Research has shown that a healthy lifestyle involving regular social connection, healthy sleep, healthful eating, moderate consumption of alcohol, and regular physical activity while avoiding an excessive amount of sedentary behavior and smoking, lowers depression risk.
Researchers examined a combination of factors such as brain structure, genetics, lifestyle factors, and the metabolic and immune systems to determine the underlying mechanisms that could explain this relationship.
According to the WHO, about 1 in 20 individuals suffer from depression, and the disorder presents a significant public health burden globally. The factors that affect the start of depression are complex and include a combination of lifestyle and biological factors.
To examine the association between depression and these factors, data were made use of the UK Biobank, a research resource that contains the participants’ health, lifestyle, and genetic details.
By looking at data from nearly 290,000 people, of whom 13,000 experienced depression, followed over 9 years, the researchers could identify 7 healthy lifestyle factors linked to a reduced depression risk. These were:
- Frequent social connection
- Low-to-moderate sedentary behavior
- Never smoking
- Healthy sleep
- Regular physical activity
- Moderate alcohol consumption
- Healthy diet
Getting a good night’s sleep of between 7 and 9 hours every night made the largest difference out of all of the factors for reducing depression risk by 22%, which includes treatment-resistant depression and single depressive episodes.
A regular social connection had the most protective effect against recurrent depression which generally lowered depression risk by 18%.
Never smoking reduced depression risk by 20%, regular physical activity reduced risk of depression by 14%, low-to-moderate sedentary behavior reduced risk of depression by 13%, moderate alcohol consumption reduced risk of depression by 11%, and a healthy diet reduced risk of depression by 6%.

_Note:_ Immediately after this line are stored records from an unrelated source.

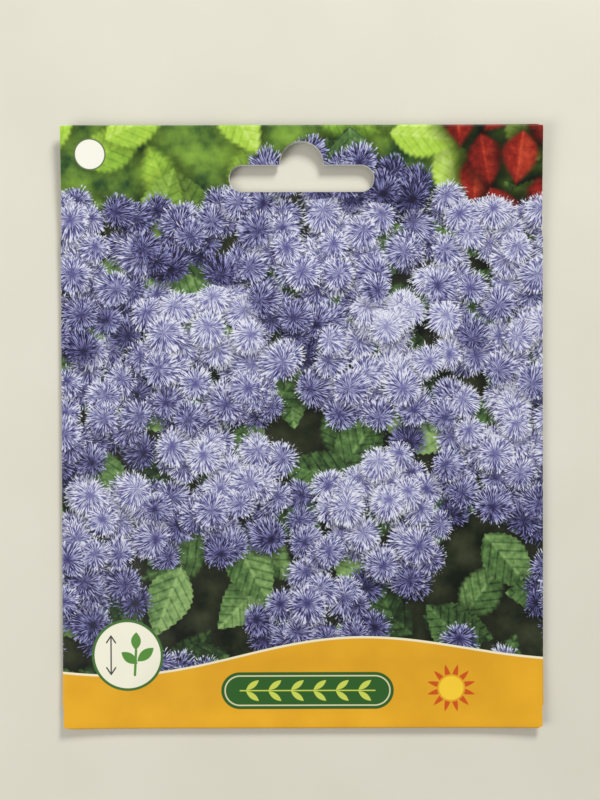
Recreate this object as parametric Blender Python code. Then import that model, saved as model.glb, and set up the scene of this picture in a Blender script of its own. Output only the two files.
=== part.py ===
"""A hanging seed packet: one folded and glued paper envelope, and a foil sachet of seeds inside it.

Metres, +Z up. The packet lies on its back: its printed front faces up and its header, with the
euro slot for a display hook, points to +Y. The origin is on the surface that the packet lies on,
under the middle of its outline.
"""

import math
import random

import bmesh
import bpy
from mathutils import Matrix, Vector

MM = 0.001

# Outline of the closed packet
PACKET_WIDTH = 107 * MM
PACKET_HEIGHT = 134 * MM

# The sheet that the envelope is folded from. A glued layer lies one pitch from the next.
PAPER = 0.2 * MM
GLUE_GAP = 0.15 * MM
PITCH = PAPER + GLUE_GAP
BACK_INSET = 1.0 * MM
BACK_TOP_INSET = 1.0 * MM
SIDE_FLAP_WIDTH = 12 * MM
SIDE_FLAP_ENDS = (-62 * MM, 43 * MM)
SIDE_FLAP_TAPER = 10 * MM
SIDE_FLAP_TIP = 3 * MM
TOP_FLAP_LENGTH = 22 * MM
TOP_FLAP_INSETS = (0.6 * MM, 3.0 * MM)
FOLD_STEPS = 6

# Euro slot through the header: a long slot with a round hump above its middle
SLOT_WIDTH = 32 * MM
SLOT_HEIGHT = 5.7 * MM
SLOT_FROM_TOP = 14.6 * MM
HUMP_RADIUS = 4.8 * MM
HUMP_RISE = 5.1 * MM
ARC_STEPS = 10

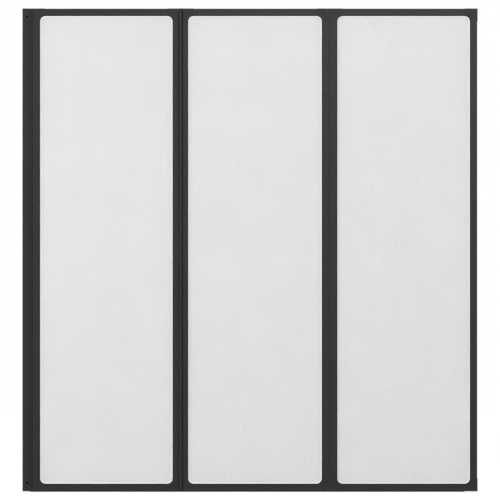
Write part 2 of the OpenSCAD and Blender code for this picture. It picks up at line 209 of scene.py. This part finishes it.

The individuals were allocated to 1 of 3 groups according to how many healthy lifestyle factors they stuck to: favorable lifestyle, intermediate lifestyle, and unfavorable lifestyle.
The intermediate group participants were about 41% more unlikely to experience depression in comparison to the unfavorable lifestyle individuals, while the favorable lifestyle individuals were 57% more unlikely to experience depression.
The researchers then looked at their DNA, allocating each participant a genetic risk score based on the person’s number of genetic variants that are known to be associated with depression risk.
Individuals with the lowest score for genetic risk were 25% more unlikely to develop depression in comparison to individuals with the highest score for genetic risk, a much smaller impact compared to lifestyle.
In individuals at low, medium, and high genetic depression risk, the researchers additionally observed that a healthy lifestyle can reduce depression risk.
These results underline the significance of adhering to a healthy lifestyle for the prevention of depression, irrespective of an individual’s genetic risk.
Although our DNA can increase depression risk, the study shows that a healthy lifestyle is possibly more important.
There is a degree of control for several of these lifestyle factors, so looking for ways for improvement such as getting out to socialize and ensuring we get a good night’s sleep can make a difference to people’s lives.
To determine how a healthy lifestyle decreases depression risk, the researchers examined several other factors.
To start with, they looked at MRI brain scans from just less than 33,000 individuals and observed several brain areas where a larger volume, i.e. more connections and neurons, were associated with a healthy lifestyle, which included the amygdala, hippocampus, pallidum, and thalamus.
They then looked for blood markers that suggested metabolism or immune system issues. Among those markers shown to be associated with lifestyle was a molecule produced in the body when responding to stress known as C-reactive protein, and one of the main types of fat that the body uses for storing energy known as triglycerides.
These connections are supported by several other studies. Stress exposure in life can impact how efficiently blood sugar is regulated, which could result in immune function deterioration and accelerate age-related damage to the body’s molecules and cells.
Lack of sleep and inadequate physical activity can damage the ability of the body to respond to stress. Insufficient social support and loneliness have been shown to increase immune deficiency markers and the risk of infection.
The researchers found that the lifestyle to metabolic and immune function pathway was the most significant. So, a poorer lifestyle affects our metabolism and immune system, which subsequently increases depression risk.